Now just two wins away from the Stanley Cup final after Wednesday night’s 5-1 win over the Pittsburgh Penguins, this is the closest MacArthur has come to playing for hockey’s ultimate prize.
“I think about it a lot,” MacArthur says. “What a great feeling to have a chance to win. We’re right here. It’s crazy to think how hard it is to win.”
Dreaming of the Cup
MacArthur would know. His career appeared in serious jeopardy when, in late January, the Senators announced he wouldn’t play another game this season because of post-concussion issues.
But at the beginning of April he made his triumphant return to the lineup, and he went on to score the series-winning overtime goal in Ottawa’s opening-round victory over the Boston Bruins.
In 2005 MacArthur won a world junior hockey championship as a member of Team Canada alongside current Senators teammate Dion Phaneuf. But it’s that Cup that has eluded MacArthur throughout his entire career.
“In your head you’re like, what would I do if I won the Cup?” MacArthur says. “You just start day-dreaming about things and that’s the cool thing about it.”
Growing up, MacArthur’s favourite NHL team was the Edmonton Oilers. He was young during those glory days when not only the Oilers, but also the Calgary Flames and Montreal were winning Cups.
But when it comes to this 24-year Canadian Cup curse, MacArthur says the media makes more of it than the players.
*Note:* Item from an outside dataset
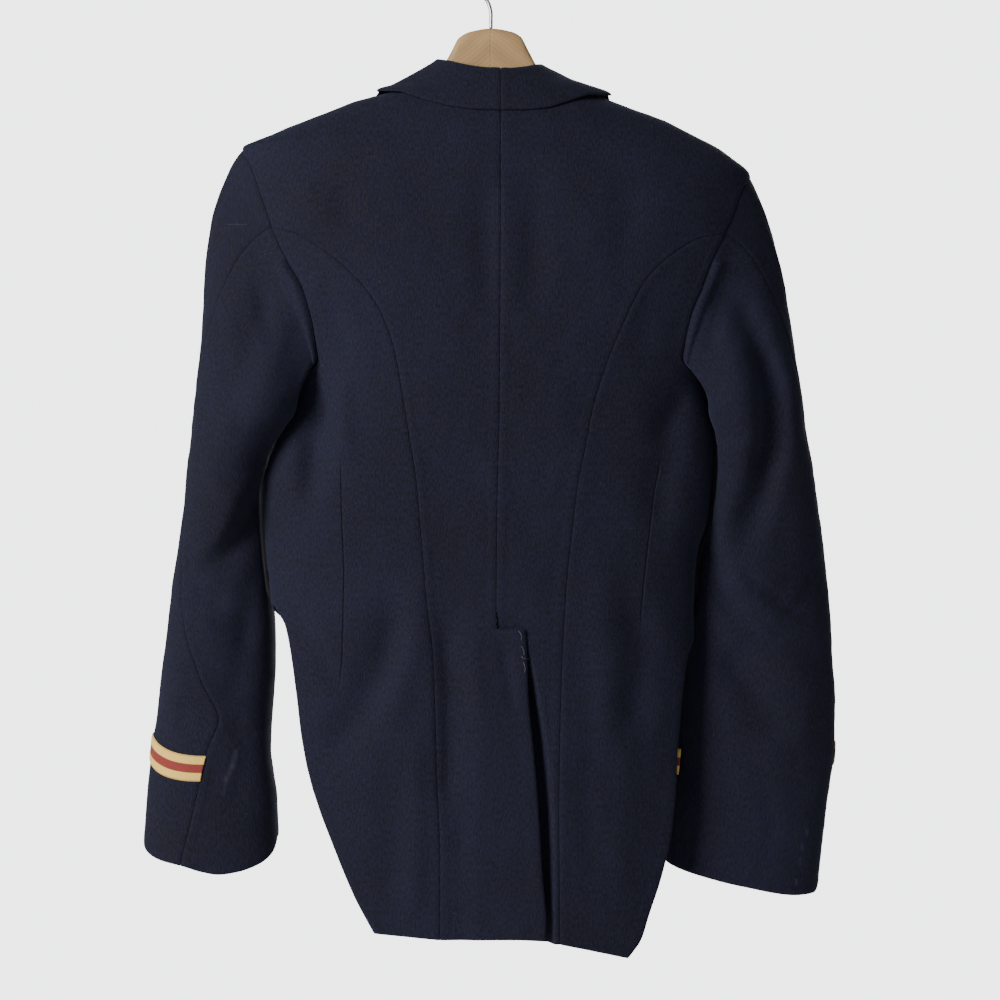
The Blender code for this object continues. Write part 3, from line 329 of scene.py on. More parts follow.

“I think it probably gets talked about more with you guys than us,” he says. “But it’s incredible to think about the guys who have gone the distance and won.”
MacArthur’s teammate Derick Brassard, who was born in Hull, Que., not far from Ottawa, has similar feelings about the Canadian Cup drought.
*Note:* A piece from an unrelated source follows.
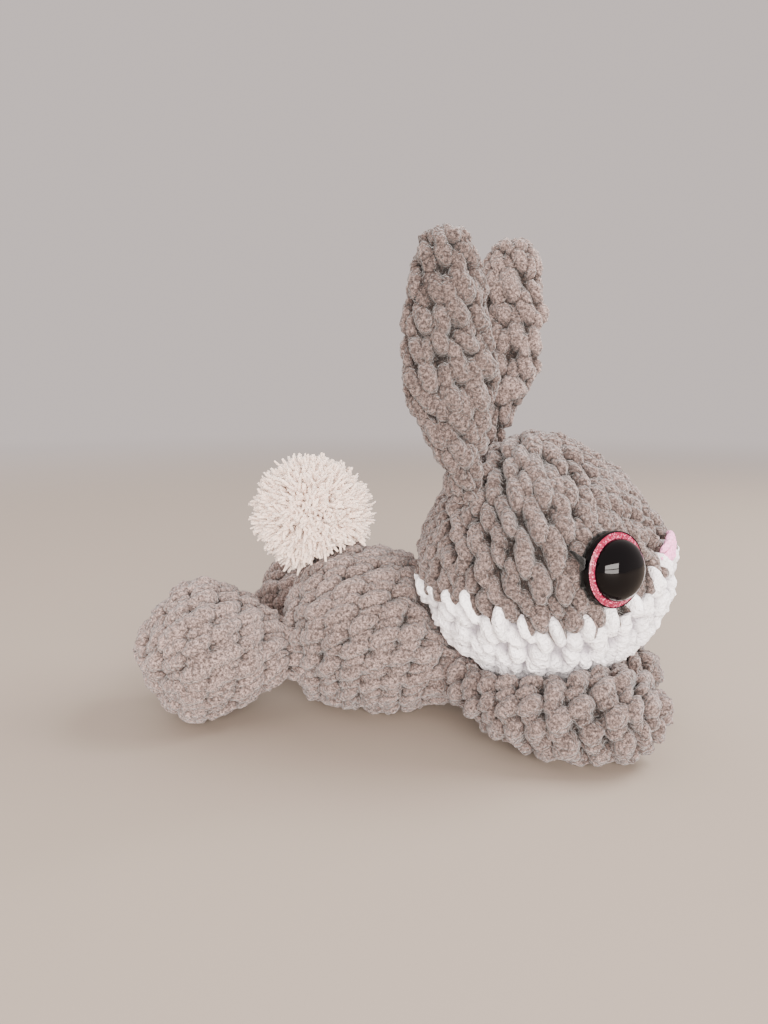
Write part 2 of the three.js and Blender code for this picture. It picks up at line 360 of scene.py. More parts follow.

“We’re trying to win it for our fans first,” he says. “We don’t really think about the big picture. If you look at the big picture, your mindset isn’t in the right place.”
If there was ever a time for a Canadian team to win the Stanley Cup, this year would be a good one.
Canada is celebrating its 150th birthday. The NHL is celebrating its 100th year. And the Senators are celebrating the team’s 25th year of existence.
Plus, Ottawa’s roster is more Canadian than any other among the four teams left competing for the Cup.
Of Ottawa’s 19-player roster, 13 are Canadian-born, compared to 10 on the Nashville Predators, eight on the Ducks and just six on the Penguins.
They’re contributing too: in the Sens’ 5-1 victory in Game 3 against Pittsburgh, five different Canadian-born players scored the goals.
Now those Canadian players hope they can find six more wins to start their country’s birthday celebration early by bringing the Cup back home.